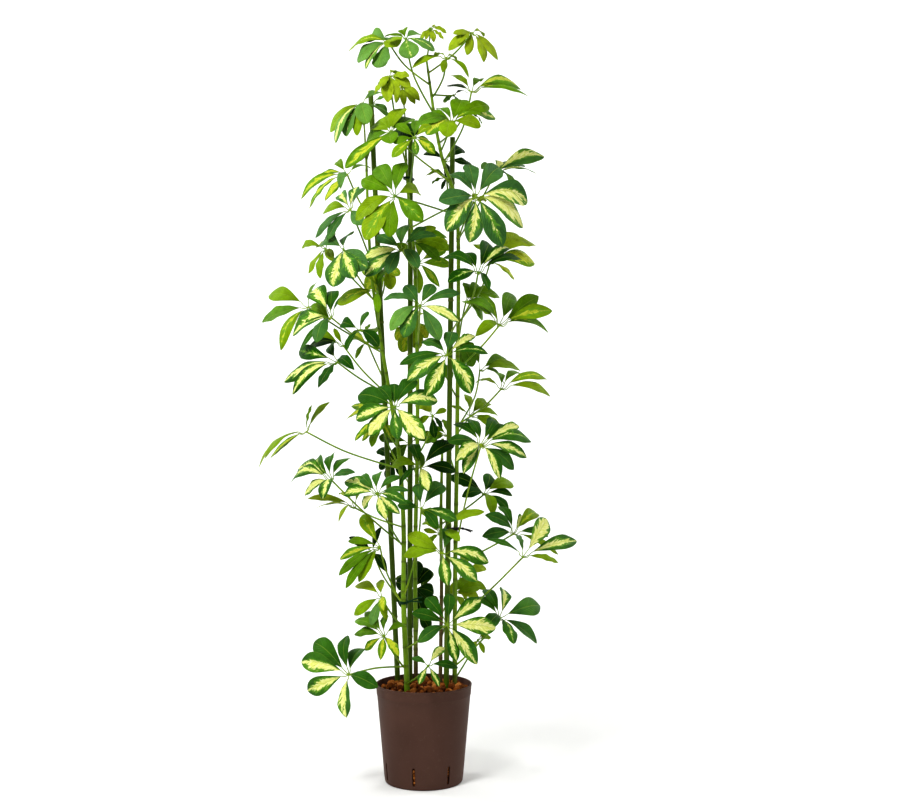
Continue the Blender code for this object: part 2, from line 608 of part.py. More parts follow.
def make_tie(name, paths, into, looks):
    """A wire tie: a loop round the members, and two twisted ends."""
    height, members, prong_cm, bearing = TIES[name]
    rounds = [at_height(paths[member], height * CM) for member in members]
    reach = max(radius for _, radius in rounds) + GAP + TIE_SLACK + TIE_RADIUS
    first = rounds[0][0]
    last = rounds[-1][0]
    along = (last - first) * Vector((1, 1, 0))
    half = along.length / 2
    axis = along.normalized() if half else Vector((1, 0, 0))
    side = UP.cross(axis)
    middle = (first + last) / 2
    loop = []
    spread = reach / math.cos(math.pi / TIE_POINTS)
    for step in range(TIE_POINTS):
        angle = 2 * math.pi * (step + 0.5) / TIE_POINTS
        shift = half if math.cos(angle) > 0 else -half
        loop.append(middle + axis * (shift + spread * math.cos(angle)) + side * spread * math.sin(angle))
    ring = tube(name, loop, [TIE_RADIUS] * TIE_POINTS, into, looks, 0, True)
    turn = math.radians(bearing)
    away = Vector((math.cos(turn), PRONG_FORWARD, math.sin(turn)))
    start = max(loop, key=lambda point: (point - middle).dot(away))
    end = start + away * prong_cm * CM
    points = [start, (start + end) / 2 + UP * PRONG_BEND, end]
    prong = tube(name + "_prong", points, [TIE_RADIUS] * len(points), into, None, 0)
    unite(ring, [prong])
    return ring


def leaf_slopes(leaf):
    """How steeply a leaf's plane runs to the back, across and up. Leaves face outwards as well as forwards."""
    return OUTWARD_TURN * leaf[0][0], leaf[1]


def leaf_normal(leaf):
    """The direction that a leaf's upper side faces."""
    across, up = leaf_slopes(leaf)
    normal = Vector((across, -1, up)).normalized()
    return -normal if normal.z < FACING_DOWN else normal


def leaflet_reach(leaf):
    """For each leaflet, the vector from the hub to its tip, in metres."""
    _, _, sag, _, tips = leaf
    across, up = leaf_slopes(leaf)
    steep = math.sqrt(1 + across * across + up * up)
    if leaf_normal(leaf).y > 0:
        steep = -steep
    longest = 0
    reaches = []
    for right, rise, *given in tips:
        back = given[0] if given else across * right + up * rise + sag * steep
        reaches.append(Vector((right, back, rise)) * CM)
        longest = max(longest, reaches[-1].length)
    longest = min(longest, LONGEST)
    for reach, tip in zip(reaches, tips):
        flat = Vector((reach.x, 0, reach.z)).length
        if len(tip) == 3:
            continue
        shortest = SHORTEST_SHARE * longest
        wanted = min(max(reach.length, shortest), longest)
        if flat < wanted:
            depth = math.sqrt(wanted * wanted - flat * flat)
            reach.y = math.copysign(depth, reach.y)
    return reaches


def root_bearings(reaches, normal):
    """The leaflets in order round the hub, as (bearing, reach), with at least a root's width between them."""
    first = normal.orthogonal().normalized()
    second = normal.cross(first)
    angles = [math.atan2(reach.dot(second), reach.dot(first)) for reach in reaches]
    ordered = sorted((angle, index) for index, angle in enumerate(angles))
    bearings = [bearing for bearing, _ in ordered]
    count = len(bearings)
    for _ in range(ROOT_PASSES):
        for here in range(count):
            after = (here + 1) % count
            space = bearings[after] - bearings[here] + (2 * math.pi if after == 0 else 0)
            push = max(MIN_ROOT_SPACING - space, 0) / 2
            bearings[here] -= push
            bearings[after] += push
    return first, second, [(bearing, reaches[index]) for bearing, (_, index) in zip(bearings, ordered)]


def leaf_sheet(bm, leaf):
    """Adds a leaf's hub and leaflets to the bmesh as one open sheet."""
    hub = Vector(leaf[0]) * CM
    normal = leaf_normal(leaf)
    width_share = leaf[3]
    first, second, roots = root_bearings(leaflet_reach(leaf), normal)
    count = len(roots)

    def hub_corner(angle):
        return bm.verts.new(hub + (first * math.cos(angle) + second * math.sin(angle)) * HUB_RADIUS)

    ring = []
    starts = [None] * count
    ends = [None] * count
    for here in range(count):
        bearing = roots[here][0]
        after = (here + 1) % count
        space = roots[after][0] - bearing + (2 * math.pi if after == 0 else 0)
        if starts[here] is None:
            before = roots[here - 1][0] - (2 * math.pi if here == 0 else 0)
            shared_later = here == 0 and bearing - before <= SHARED_ROOT_GAP
            half = (bearing - before) / 2 if shared_later else LONE_ROOT_HALF
            starts[here] = hub_corner(bearing - half)
            ring.append(starts[here])
            if shared_later:
                ends[-1] = starts[here]
        if ends[here] is None:
            if space <= SHARED_ROOT_GAP:
                ends[here] = hub_corner(bearing + space / 2)
                starts[after] = ends[here]
            else:
                ends[here] = hub_corner(bearing + LONE_ROOT_HALF)
            ring.append(ends[here])
    bm.faces.new(ring)
    for (bearing, reach), start, end in zip(roots, starts, ends):
        length = reach.length
        forward = reach / length
        side = normal.cross(forward).normalized()
        lift = forward.cross(side)
        width = length * (1 - BLADE_STATIONS[0][0]) * width_share
        left, right = end, start
        for share, wide in BLADE_STATIONS:
            arch = BLADE_ARCH * length * (1 - (2 * share - 1) ** 2)
            centre = hub + reach * share + lift * arch
            half = max(width * wide, NARROWEST_BLADE) / 2
            next_left = bm.verts.new(centre + side * half)
            next_right = bm.verts.new(centre - side * half)
            bm.faces.new((right, next_right, next_left, left))
            left, right = next_left, next_right


def petiole_points(centre, radius, away, hub, normal):
    """The petiole's route, from just off the stem's surface to just through the hub."""
    span = (hub - centre).length
    root = centre + away * (radius + PETIOLE_GAP)
    collar = root + away * PETIOLE_COLLAR
    rising = collar + (away * PETIOLE_AWAY + UP * PETIOLE_RISE) * PETIOLE_REACH * span
    below_hub = hub - normal * PETIOLE_APPROACH * span
    middle = (collar + 3 * rising + 3 * below_hub + hub) / 8
    return [root, collar, middle, hub + normal * HUB_OVERSHOOT]


def leaf_blades(name, leaf, into):
    """A leaf's hub and leaflets as one closed thin body."""
    bm = bmesh.new()
    leaf_sheet(bm, leaf)
    bmesh.ops.triangulate(bm, faces=bm.faces)
    blades = add_object(name, mesh_from(bm, name), into)
    solidify = blades.modifiers.new("Thickness", "SOLIDIFY")
    solidify.thickness = BLADE_THICKNESS
    solidify.offset = 0
    apply_modifiers(blades)
    return blades


def make_stem(name, path, into, looks):
    """A stem, joined to the youngest leaf where one stands at its tip."""
    stem = make_member(name, path, into, looks)
    if name in CROWNS:
        leaf = CROWNS[name]
        tip = path[-1][0]
        hub = Vector(leaf[0]) * CM
        bend = (tip + hub) / 2 + Vector((CROWN_STALK_BEND, 0, 0))
        points = [path[-2][0].lerp(tip, 0.8), bend, hub + UP * HUB_OVERSHOOT]
        stalk = tube(name + "_stalk", points, [PETIOLE_RADIUS] * len(points), into, None, 0)
        unite(stem, [leaf_blades(name + "_crown", leaf, into), stalk])
        stem.data.materials.clear()
        stem.data.materials.append(looks)
    return stem


def make_spray(spray, paths, into, looks):
    """A leaf, or a few leaves that share a joint, with their petioles."""
    name, stem, height, leaves = spray
    centre, radius = at_height(paths[stem], height * CM)
    hubs = [Vector(leaf[0]) * CM for leaf in leaves]
    away = (sum(hubs, Vector()) / len(hubs) - centre) * Vector((1, 1, 0))
    away.normalize()
    pieces = []
    for number, leaf in enumerate(leaves):
        pieces.append(leaf_blades(f"{name}_blades_{number}", leaf, into))
        points = petiole_points(centre, radius, away, hubs[number], leaf_normal(leaf))
        pieces.append(tube(f"{name}_petiole_{number}", points, [PETIOLE_RADIUS] * len(points), into, None, 0))
    node = pieces[0]
    node.name = name
    unite(node, pieces[1:])
    node.data.materials.clear()
    node.data.materials.append(looks)
    return node


def build():
    for obj in list(bpy.data.objects):
        bpy.data.objects.remove(obj, do_unlink=True)
    plant = collection("potted umbrella plant", bpy.context.scene.collection)
    cutters = collection("cutters", bpy.context.scene.collection)
    pot_looks = material("pot plastic", (0.065, 0.034, 0.026), 0.62)
    clay_looks = material("clay granules", (0.26, 0.075, 0.02), 0.9)
    cane_looks = material("cane", (0.045, 0.085, 0.01), 0.55)
    stem_looks = material("stem", (0.13, 0.26, 0.015), 0.5)
    leaf_looks = material("leaf", (0.06, 0.24, 0.03), 0.4)
    tie_looks = material("tie", (0.01, 0.02, 0.01), 0.5)
    paths = member_paths()
    make_pot(plant, cutters, pot_looks)
    holes = [foot_cutter(name, path, cutters) for name, path in paths.items()]
    make_granules(plant, cutters, clay_looks, holes)
    for name in CANES:
        make_member(name, paths[name], plant, cane_looks)
    for name in STEMS:
        make_stem(name, paths[name], plant, stem_looks)
    for name in TIES:
        make_tie(name, paths, plant, tie_looks)
    for spray in SPRAYS:
        make_spray(spray, paths, plant, leaf_looks)


build()
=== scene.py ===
"""The looks of a variegated umbrella plant, tied to three canes, in a pot of clay granules.

Lengths are in metres unless a comment says otherwise. +Z is up and -Y is the front. The leaves, stems
and canes follow the same routes as the solids that they replace.
"""

import math
import random

import bmesh
import bpy
from mathutils import Matrix, Vector


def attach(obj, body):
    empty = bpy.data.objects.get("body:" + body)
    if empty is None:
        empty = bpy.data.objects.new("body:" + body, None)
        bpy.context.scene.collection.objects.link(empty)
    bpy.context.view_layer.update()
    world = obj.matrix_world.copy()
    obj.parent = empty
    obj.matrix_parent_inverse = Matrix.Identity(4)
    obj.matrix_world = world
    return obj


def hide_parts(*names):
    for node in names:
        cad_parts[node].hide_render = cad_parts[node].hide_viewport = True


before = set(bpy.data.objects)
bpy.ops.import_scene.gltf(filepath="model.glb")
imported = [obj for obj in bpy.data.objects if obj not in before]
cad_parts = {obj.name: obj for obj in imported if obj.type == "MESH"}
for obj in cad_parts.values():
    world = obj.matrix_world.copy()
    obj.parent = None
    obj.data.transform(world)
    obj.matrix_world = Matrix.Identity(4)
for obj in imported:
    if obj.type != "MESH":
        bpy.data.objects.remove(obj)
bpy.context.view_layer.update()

CM = 0.01
MM = 0.001
UP = Vector((0, 0, 1))

# Camera, floor and light
CAMERA_PLACE = (0.051, -2.57, 0.711)
SENSOR_WIDTH_MM = 36
LENS_MM = 54.72
BACKDROP_RADIUS = 1.5
BACKDROP_HALF_WIDTH = 6.0
BACKDROP_FRONT = -6.0
BACKDROP_BACK = 3.2
BACKDROP_HEIGHT = 5.0
WORLD_STRENGTH = 0.3
# The area lights, as (name, place, target, size, power in watts).
LIGHTS = (
    ("key", (-1.3, -2.0, 2.9), (0, 0, 0.8), 0.9, 80),
    ("fill", (2.2, -2.0, 1.5), (0, 0, 0.7), 1.6, 6),
    ("back left", (-2.6, 1.2, 2.6), (-0.8, 3.2, 0.9), 1.6, 62),
    ("back right", (2.6, 1.2, 2.6), (0.8, 3.2, 0.9), 1.6, 62),
)

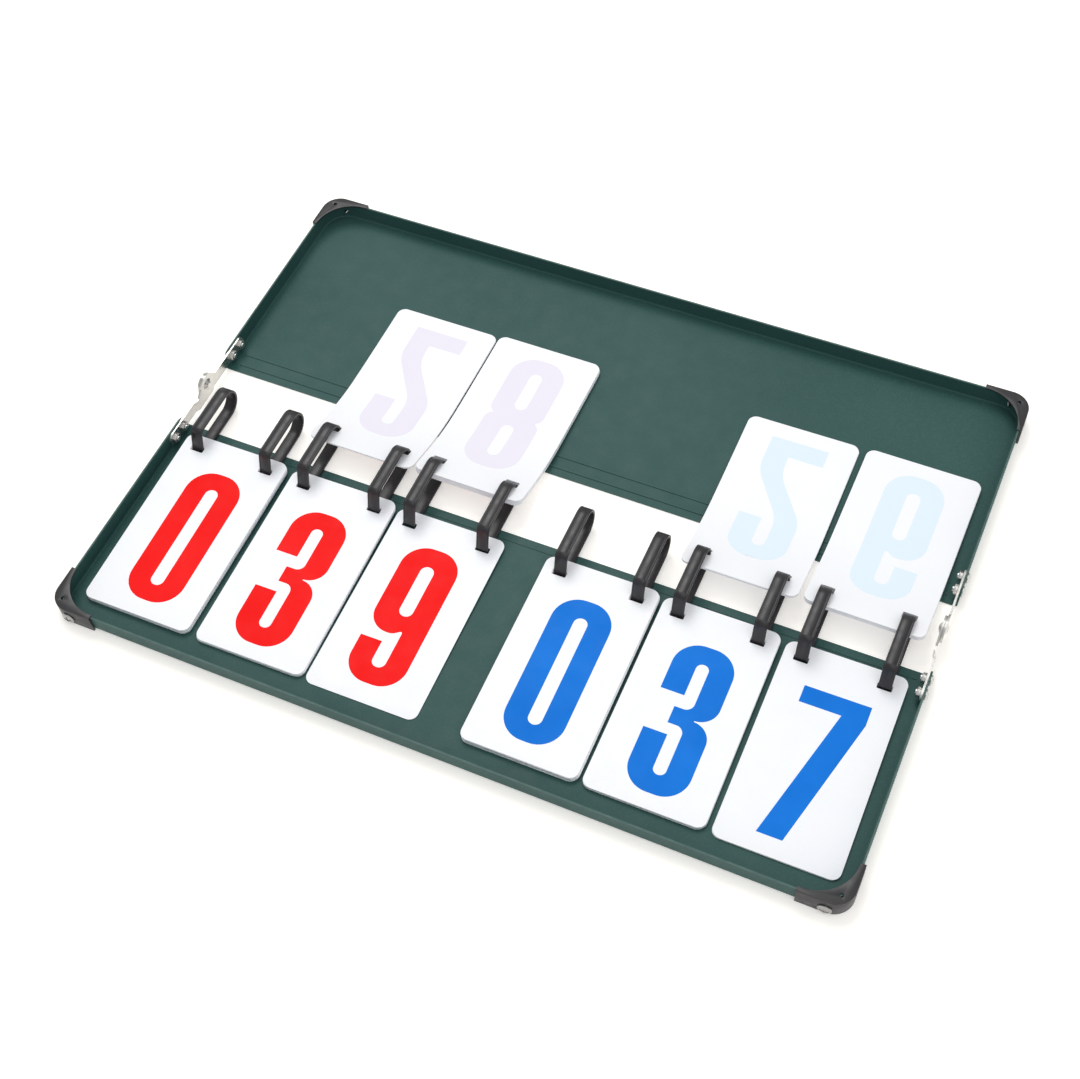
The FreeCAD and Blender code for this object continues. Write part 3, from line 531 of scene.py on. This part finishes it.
def numeral(d):
    if d == 0:
        return loop_box(-22.3, 22.3, -118, 0, 19.5), [loop_box(-5.2, 5.2, -104, -14.6, 5.1)]
    if d == 2:
        return rounded([(-22.3, -41.3, 0), (-22.3, 0, 19), (22.3, 0, 19), (22.3, -46, 26), (-4.6, -84, 34),
                        (-4.6, -101.6, 0), (22.3, -101.6, 0), (22.3, -117.0, 0), (-22.3, -117.0, 0), (-22.3, -84, 30), (5.0, -44, 30),
                        (5.0, -14.2, 4.6), (-4.8, -14.2, 4.6), (-4.8, -41.3, 0)]), []
    if d == 3:
        return rounded([(-22.3, -41.3, 0), (-22.3, 0, 19), (22.3, 0, 19), (22.3, -56, 14), (4.4, -57.6, 0.4),
                        (22.3, -59.2, 14), (22.3, -118, 19), (-22.3, -118, 19), (-22.3, -73.3, 0), (-4.8, -73.3, 0),
                        (-4.8, -103.6, 4.5), (4.5, -103.6, 4.5), (4.5, -64.7, 6), (-8.1, -64.7, 0), (-8.1, -51.4, 0),
                        (4.5, -51.4, 6), (4.5, -14.2, 4.5), (-4.8, -14.2, 4.5), (-4.8, -41.3, 0)]), []
    if d == 7:
        return rounded([(-24, -2, 0), (24, -2, 0), (24, -16.5, 3), (-0.9, -116, 0), (-19.2, -116, 0), (6.4, -15.3, 0),
                        (-24, -15.3, 0)]), []
    if d == 8:
        return rounded([(-22.3, 0, 19), (22.3, 0, 19), (22.3, -55.6, 15), (16.6, -57.4, 0.6), (22.3, -59.2, 15), (22.3, -118, 19),
                        (-22.3, -118, 19), (-22.3, -59.2, 15), (-16.6, -57.4, 0.6), (-22.3, -55.6, 15)]), \
            [loop_box(-5.0, 5.0, -49, -14.6, 5.0), loop_box(-5.0, 5.0, -103.6, -66, 5.0)]
    nine = [(-22.3, -75.9, 16), (-22.3, 0, 19), (22.3, 0, 19), (22.3, -118, 19), (-22.3, -118, 19), (-22.3, -83.7, 0),
            (-5.4, -83.7, 0), (-5.4, -104, 5.1), (5.2, -104, 5.1), (5.2, -70.8, 1.2), (-1.5, -75.9, 9)]
    hole = loop_box(-5.4, 5.2, -59.6, -15.5, 5.2)
    if d == 9:
        return rounded(nine), [hole]
    return [Vector((-p.x, -118 - p.y)) for p in rounded(nine)], [[Vector((-p.x, -118 - p.y)) for p in hole]]


def print_on(name, digit, place, height, thickness, material, body, shift=(0.9, -27.5), flip=False):
    """Lays a numeral on a card at a height over the card's underside."""
    outer, holes = numeral(digit)
    move = lambda p: Vector((p.x + shift[0], p.y + shift[1]))
    filled = flat_fill([move(p) for p in outer], [[move(p) for p in h] for h in holes], 4.0)
    o = slab(name, filled, thickness, place, material, height)
    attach(o, body)
    return o


INK_T = 0.03
SHOWN = {1: 0, 2: 3, 3: 9, 4: 0, 5: 3, 6: 7}
CENTRE = {}
for n, count in FRONT_COUNT.items():
    cad, body = "front_cards_%d" % n, "cards_%d" % n
    lo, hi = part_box(cad)
    cx = CENTRE[n] = (lo.x + hi.x) / 2 / MM
    for i in range(count):
        top = i == count - 1
        yaw = math.radians(FRONT_YAW[n] + random.uniform(-0.14, 0.14) * (not top))
        dx, dy = random.uniform(-0.35, 0.35), random.uniform(-0.3, 0.15)
        place = front_place(cx, yaw, dx, dy, i * PITCH)
        o = slab("front_%d_card_%02d" % (n, i + 1), CARD_FILL, CARD_T, place, WHITE_FRONT)
        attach(o, body)
        if i == 0:
            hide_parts(cad)
            g = print_on("front_%d_under_show" % n, 9, place, -0.012, 0.012, GHOST_RED if n < 4 else GHOST_BLUE, body)
        if top:
            d = print_on("front_%d_numeral" % n, SHOWN[n], place, CARD_T, INK_T, RED if n < 4 else BLUE, body, PRINT[n])
for n, count in TURNED_COUNT.items():
    cad, body = "turned_cards_%d" % n, "turned_%d" % n
    lo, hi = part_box(cad)
    cx = (lo.x + hi.x) / 2 / MM
    for i in range(count):
        yaw = math.radians(TURNED_YAW[n] + random.uniform(-0.12, 0.12))
        dx, dy = TURNED_DX[n] + random.uniform(-0.2, 0.1), random.uniform(-0.95, -0.65)
        place = turned_place(cx, yaw, dx, dy, i * PITCH)
        o = slab("turned_%d_card_%02d" % (n, i + 1), TURNED_FILL, CARD_T, place, WHITE_BACK)
        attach(o, body)
        if i == 0:
            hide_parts(cad)
            g = print_on("turned_%d_under_numeral" % n, 0, place, -0.03, 0.03, RED if n < 4 else BLUE, body)
        if i == count - 1:
            d = print_on("turned_%d_show" % n, count - 1, place, CARD_T, 0.012,
                         GHOST_RED if n < 4 else GHOST_BLUE, body)

# ------------------------------------------------------------------ floor, light, camera
m, t, b = new_material("studio_floor")
v = coords(t)
set_in(t, b, Base_Color=blend(t, remap(t, noise(t, v, 3, 2), 0.3, 0.7, 0, 1), (0.955, 0.915, 0.855), (0.96, 0.925, 0.87)),
       Roughness=0.75, Emission_Color=(1.0, 0.995, 0.985, 1.0), Emission_Strength=0.3)
bpy.ops.mesh.primitive_plane_add(size=14, location=(0, 0, -0.0003))
floor = bpy.context.object
floor.name = "studio_floor"
floor.data.materials.append(m)

world = bpy.data.worlds.new("studio") if bpy.context.scene.world is None else bpy.context.scene.world
bpy.context.scene.world = world
world.use_nodes = True
wt = world.node_tree
wt.nodes.clear()
bg = wt.nodes.new("ShaderNodeBackground")
bg.inputs[0].default_value = (0.97, 0.985, 1.0, 1)
bg.inputs[1].default_value = 0.58
wo = wt.nodes.new("ShaderNodeOutputWorld")
wt.links.new(bg.outputs[0], wo.inputs[0])


def area(name, place, target, size, power, colour=(1, 1, 1)):
    data = bpy.data.lights.new(name, "AREA")
    data.shape = "RECTANGLE"
    data.size, data.size_y = size
    data.energy = power
    data.color = colour
    o = bpy.data.objects.new(name, data)
    o.location = place
    o.rotation_euler = (Vector(target) - Vector(place)).to_track_quat("-Z", "Y").to_euler()
    bpy.context.scene.collection.objects.link(o)
    return o


area("key", (-1.35, 1.95, 3.7), (0, 0, 0), (2.2, 2.2), 74, (1.0, 0.99, 0.97))
area("top", (0.9, -0.6, 4.6), (0, 0, 0), (3.4, 3.4), 38)
area("fill", (3.2, -3.0, 3.2), (0, 0, 0), (3.4, 3.4), 21, (0.97, 0.985, 1.0))

cam_data = bpy.data.cameras.new("photo_view")
cam = bpy.data.objects.new("photo_view", cam_data)
bpy.context.scene.collection.objects.link(cam)
cam_data.sensor_fit = "HORIZONTAL"
cam_data.sensor_width = 36.0
cam_data.lens = 1660.58 / 1080 * 36.0
cam_data.clip_start = 0.05
rows = ((0.91237677, 0.40556433, -0.05555361), (0.30941578, -0.7721098, -0.55507507), (-0.26801214, 0.48924843, -0.82994305))
x, y, z = (Vector(r) for r in rows)
cam.matrix_world = Matrix(((x.x, -y.x, -z.x, 0.33103622), (x.y, -y.y, -z.y, -0.62726728), (x.z, -y.z, -z.z, 1.01834737), (0, 0, 0, 1)))
bpy.context.scene.camera = cam
bpy.context.scene.view_settings.view_transform = "Standard"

----

● **Objective**
Look above for every line with the word "imported" and copy it.

● **Exercise answer**
imported = [obj for obj in bpy.data.objects if obj not in before]
cad_parts = {obj.name: obj for obj in imported if obj.type == "MESH"}
for obj in imported:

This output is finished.